Бакунин был одаренным журналистом, а Герцен гениальным писателем, чья автобиография остается одним из великих шедевров русской прозы. Герцен-публицист не имел равных себе в девятнадцатом столетии. Его пылкое воображение, способности внимательнейшего наблюдателя, страстная нравственность и умственный задор неповторимо сочетались с умением писать в одно и то же время возвышенно и язвительно, иронически и пламенно; с блестящей занимательностью — и с великим благородством чувства и выражения. Что Мадзини сделал для итальянцев, Герцен сделал для соотечественников: породил — по сути дела, в одиночку — обычай и «идеологию» систематической революционной агитации, основав тем самым русское революционное движение. Бакунинские литературные способности были не столь обширны, однако его личное обаяние не знало равных даже в ту геройскую эпоху народных трибунов; Бакунин оставил по себе целую школу политической конспирации, сыгравшую огромную роль в великих общественных возмущениях нашего собственного века. Впрочем, самими этими достоинствами, что принесли двоим друзьям и собратьям по оружию право на бессмертие, затмеваются выдающиеся таланты политических и общественных мыслителей, коими обладали оба.

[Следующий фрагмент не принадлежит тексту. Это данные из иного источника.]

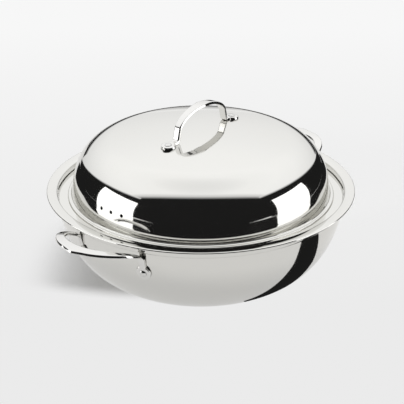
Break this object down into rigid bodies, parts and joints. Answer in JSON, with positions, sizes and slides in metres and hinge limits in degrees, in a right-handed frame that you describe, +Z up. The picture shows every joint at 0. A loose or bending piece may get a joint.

Но если Бакунин — хоть и наделенный изумительным красноречием и ясной, умной, здравой, а временами сокрушительной критической мощью — редко говорит нечто меткое, глубокое или самобытное (в любом случае, «пережитое лично»), то Герцен, вопреки своему блеску, беззаботной непосредственности высказываний, своим знаменитым «словесным фейерверкам», выражает мысли дерзкие и оригинальные, а посему выступает политическим мыслителем (следовательно, и моралистом) первостепенного значения. Приравнивать его взгляды к бакунинским, числя их разновидностью полу-анархического «популизма», или сопоставлять с воззрениями Прудона, Родбертуса или Чернышевского, считая дополнительными проявлениями раннего социализма с аграрным уклоном, значит оставлять без внимания самый примечательный вклад Герцена в политическую теорию. Эта несправедливость заслуживает исправления. Основополагающие политические идеи, изложенные Герценом, неповторимы не только по русским, а и по европейским понятиям. Не так уж богата Россия первостатейными мыслителями, чтобы дозволить себе роскошь пренебречь одним из трех гениальных проповедников нравственности, родившихся на русской земле.
II
■т
Александр Герцен вырос в мире, где преобладали французский и германский исторический романтизм. Крах великой Французской революции подорвал доверие к жизнерадостному натурализму восемнадцатого века столь же глубоко, сколь русская Октябрьская революция ослабила в наши дни престиж викторианского либерального мышления. Главнейшим убеждением просветителей восемнадцатого века была вера в то, что первопричины общественного злополучия, несправедливости и гнета — человеческое невежество и бездумное своеволие. Считалось: точное постижение законов, правящих физическим миропорядком, раз и навсегда обнаруженных и сформулированных богоравным Ньютоном, дозволит людям в должный срок покорить себе природу; уразумев неизменяемые причинно-следственные законы природы и приспособившись к ним, люди смогут жить в обитаемом мире настолько счастливо, насколько это мыслимо вообще; как бы там ни было, человечество избежит страданий и разлада, порождаемых тщетными и невежественными попытками противостать упомянутым законам или обойти их стороной. Некоторые полагали: мир, объясненный Исааком Ньютоном, таков и есть de facto, безо всяких заметных причин — завершенная и не подлежащая толкованию действительность. Другие думали: возможно сыскать в миропорядке разумный замысел — «природное» или Божественное Провидение, руководимое верховной целью, к коей устремляется все творение; стало быть, подчиняясь Промыслу, человек не склоняется перед слепой необходимостью, но сознательно соглашается играть роль, ему отведенную в связном, постижимом и оттого оправданном процессе.
Но, принимай ньютоновскую схему как простое описание или как теодицею, она служила идеальной парадигмой любых объяснений; потребовался гений Локка, дабы указать путь, идя по которому человечество, наконец, привело бы нравственный и духовный миры в должный порядок и растолковало их себе, применяя одни и те же принципы. Если естествознание дозволило человеку лепить материальный мир сообразно желанию, то науки о нравственности дозволили бы определять свое поведение так, чтобы навеки устранить разногласия меж верой и фактами — и тем покончить с любым и всяким злом, глупостью и разочарованием. Если бы философы (то есть ученые) принялись управлять миром вместо королей, дворян, священников, вместо служащих им простофиль и мальчиков на побегушках, всесветное счастье было бы, в сущности, достижимо.